When Raytheon won a contract to develop the combat system for the new DDG-1000 destroyer, the Navy ordered it to give Lockheed a share of the work, and Lockheed ultimately wound up with about a 40 percent share of the work.
So in the opinion of the Navy, sole-source contracts are not "fundamentally anti-competitive" but cooperative work between the big contractors would be "fundamentally anti-competitive," except in the case of the DDG-1000 where part of the radar system was shared with Lockheed Martin? Is it out of bounds to ask if this is a silent Vern Clark backlash by the Navy? Seriously...

The article goes on to note the following is in the report:
The Navy said Raytheon had offered no evidence that it had negotiated agreements with the other companies, and it had no reason to believe that Lockheed, the sole developer and integrator of the Aegis system, would agree to such a deal.
So the Navy is blaming Raytheon for not trying to negotiate with Lockheed Martin for AEGIS work? Who the heck is issuing the contracts? I don't know if that is article spin, as it is a summery of the redacted report, but that would be an odd argument...

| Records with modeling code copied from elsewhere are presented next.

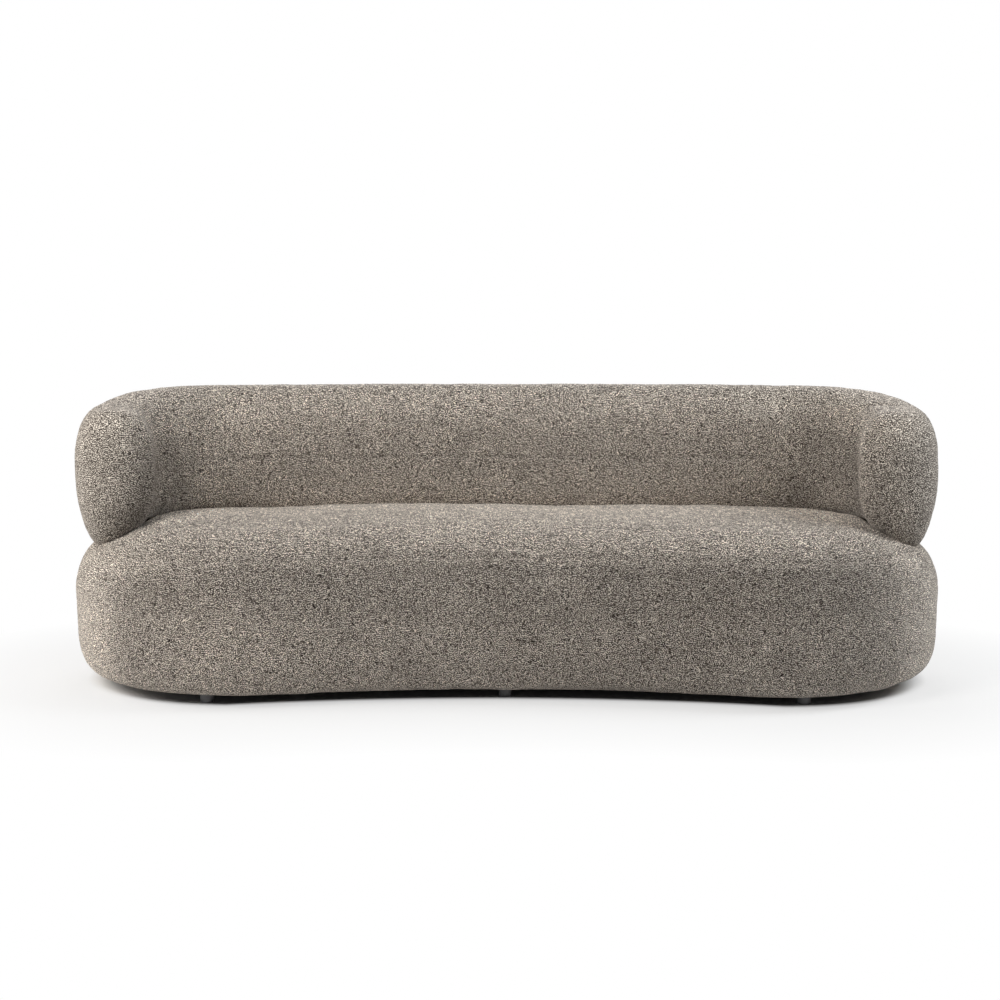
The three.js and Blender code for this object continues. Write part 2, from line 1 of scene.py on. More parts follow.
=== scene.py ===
# A three-seat curved sofa in looped fabric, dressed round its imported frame. Metres: X runs along
# the sofa, the front faces -Y and Z is up.

import json
import math

import bpy
import numpy as np
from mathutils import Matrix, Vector


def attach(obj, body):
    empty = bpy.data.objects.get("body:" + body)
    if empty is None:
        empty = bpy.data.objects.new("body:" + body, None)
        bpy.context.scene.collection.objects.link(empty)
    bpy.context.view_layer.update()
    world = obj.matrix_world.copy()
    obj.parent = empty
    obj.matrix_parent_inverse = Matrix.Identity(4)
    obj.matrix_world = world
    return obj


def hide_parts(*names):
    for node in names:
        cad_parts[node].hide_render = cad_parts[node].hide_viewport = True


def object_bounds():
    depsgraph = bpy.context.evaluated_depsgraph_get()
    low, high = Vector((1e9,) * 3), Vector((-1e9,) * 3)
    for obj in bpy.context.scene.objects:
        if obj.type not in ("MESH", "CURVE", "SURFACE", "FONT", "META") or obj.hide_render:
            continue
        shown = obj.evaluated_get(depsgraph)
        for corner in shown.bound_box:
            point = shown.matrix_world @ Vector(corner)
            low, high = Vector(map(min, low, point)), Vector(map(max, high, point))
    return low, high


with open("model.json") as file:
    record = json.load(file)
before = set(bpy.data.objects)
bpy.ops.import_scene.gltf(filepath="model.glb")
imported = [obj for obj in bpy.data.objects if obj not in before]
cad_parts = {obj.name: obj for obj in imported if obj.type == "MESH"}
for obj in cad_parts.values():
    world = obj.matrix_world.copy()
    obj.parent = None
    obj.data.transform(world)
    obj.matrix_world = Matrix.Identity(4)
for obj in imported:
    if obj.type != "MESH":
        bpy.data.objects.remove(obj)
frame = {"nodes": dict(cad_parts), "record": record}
cad_low, cad_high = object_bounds()

# Camera, in the photograph's frame
PHOTO_WIDTH_PX = 1000
FOCAL_LENGTH_PX = 1869.49
SENSOR_WIDTH_MM = 36
CAMERA_PLACE = (0.05098, -5.2422, 1.20104)
CAMERA_PITCH = math.radians(7.593)
CAMERA_YAW = math.radians(0.747)
CAMERA_REACH = 100

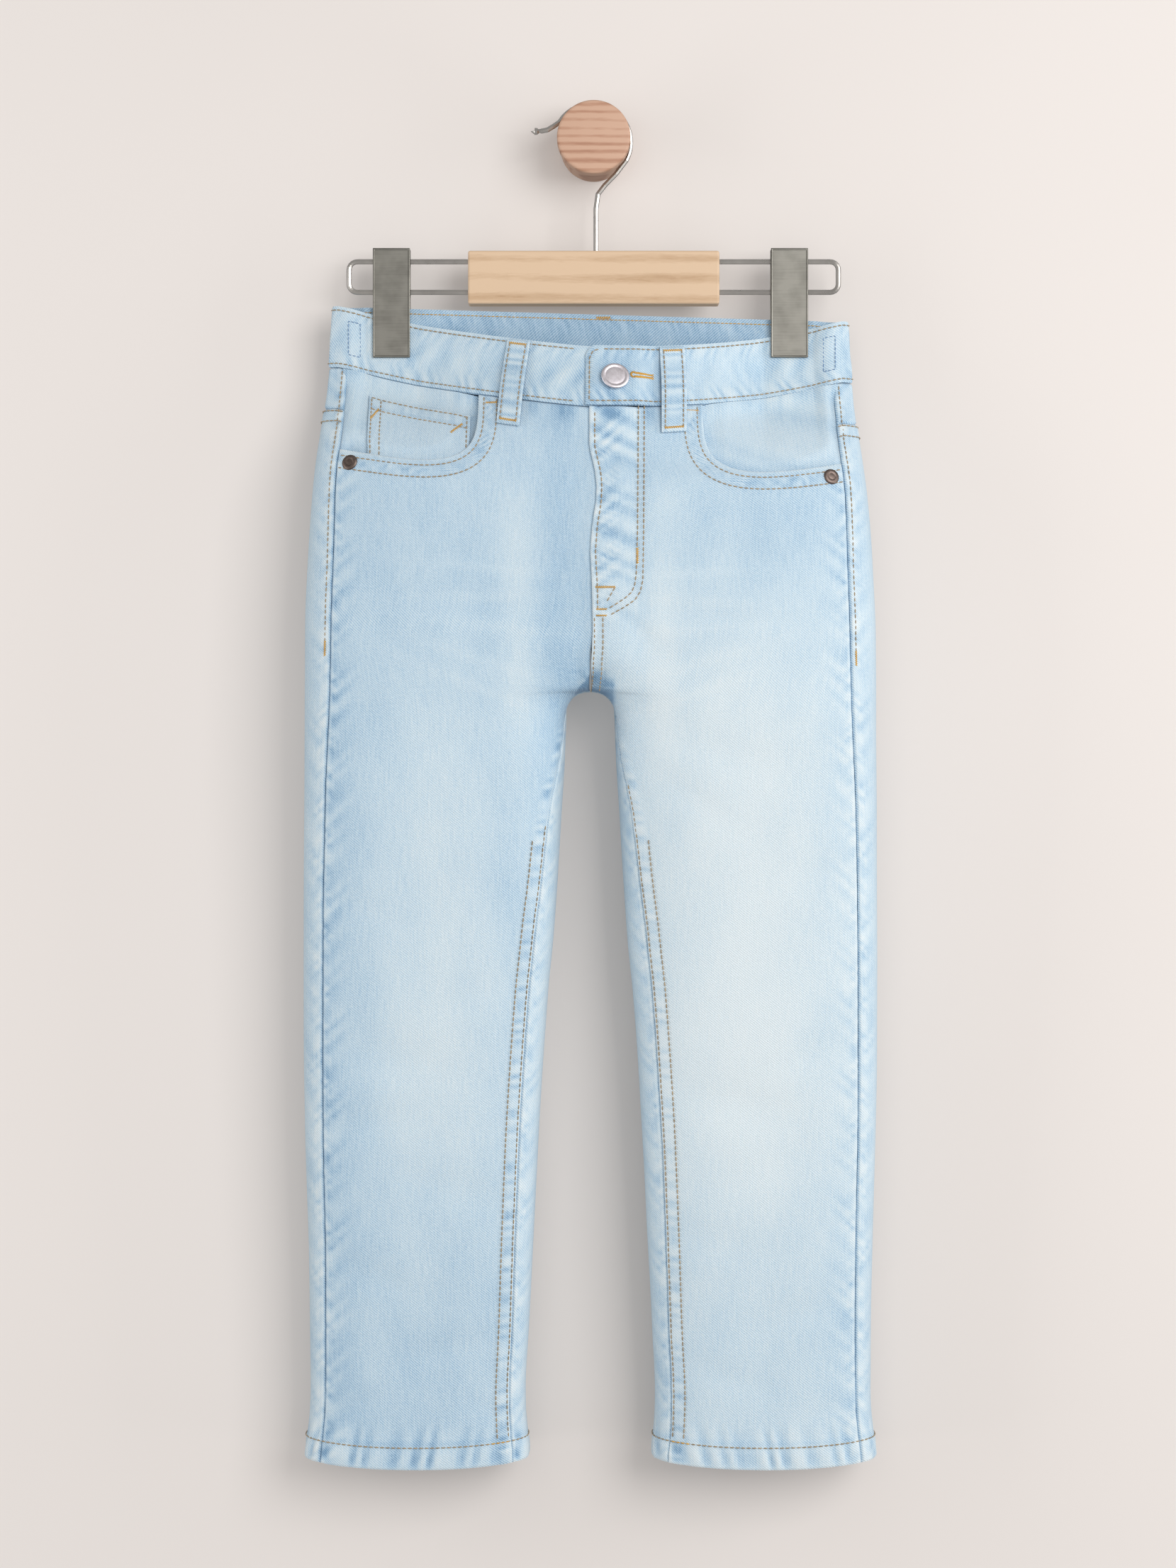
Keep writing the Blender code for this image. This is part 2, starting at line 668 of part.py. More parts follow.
def back_pocket(name, side, material):
    """A plain patch pocket with a pointed lower edge."""
    share = np.linspace(0, 1, 11)[None, :]
    down = np.linspace(0, 1, 9)[:, None]
    narrow = PATCH_NARROWS * down
    x = (PATCH_INNER_X + narrow) + (PATCH_OUTER_X - PATCH_INNER_X - 2 * narrow) * share
    tall = PATCH_SIDE_TALL + (PATCH_POINT_TALL - PATCH_SIDE_TALL) * (1 - np.abs(2 * share - 1))
    z = PATCH_TOP_Z + PATCH_TILT * (share - 0.5) - tall * down
    points, normals = patch(side, x, z, BACK)
    return wall(name, points, normals, PATCH_GAP + PATCH_WALL, -PATCH_GAP, material)


def zip_strip(material):
    """The closed zip, behind the panels that lap over it."""
    x = np.linspace(-ZIP_HALF_WIDE, ZIP_HALF_WIDE, 5)[None, :]
    z = np.linspace(BAND_Z - 2, BAND_Z - 2 - ZIP_LONG, 9)[:, None]
    points, normals = patch(RIGHT, x + 0 * z, z + 0 * x, FRONT)
    sunk = CLOTH + ZIP_BEHIND
    return wall("zip", points, normals, -sunk, sunk + ZIP_THICK, material)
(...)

Except the whole PR war on Raytheon is odd to begin with. Virtually every claim the Navy has made about Raytheon in regards to AEGIS or BMD, in both the AEGIS modernization work and the DDG-1000 program, have been attacks on the capabilities of the systems Raytheon is developing. The Navy has basically said no one but Lockheed Martin can do it, and we will attack anyone who tries to compete for that work. And oh btw, cooperative work would be "fundamentally anti-competitive" but sole-source contracts are not "fundamentally anti-competitive?"

The Navy's claims of capabilities regarding BMD and DDG-1000 have all been discredited, even the Navy has backtracked from previous arguments to the new but equally silly position that ~$500 million to add BMD is 'too expensive'. I'd buy that, if we weren't already spending at least $5 billion to upgrade the existing baseline of AEGIS to be BMD capable.

The final GAO decision should be interesting, because this legal trick will probably fall short. The tip is in the language, if the Navy had a good case, they wouldn't fall back on the position of being unnecessarily harsh of Raytheon. What the Navy needs to do s line up their PR so it isn't so consistently inconsistent. Maybe they should outsource that to Lockheed Martin, because their PR kicks ass.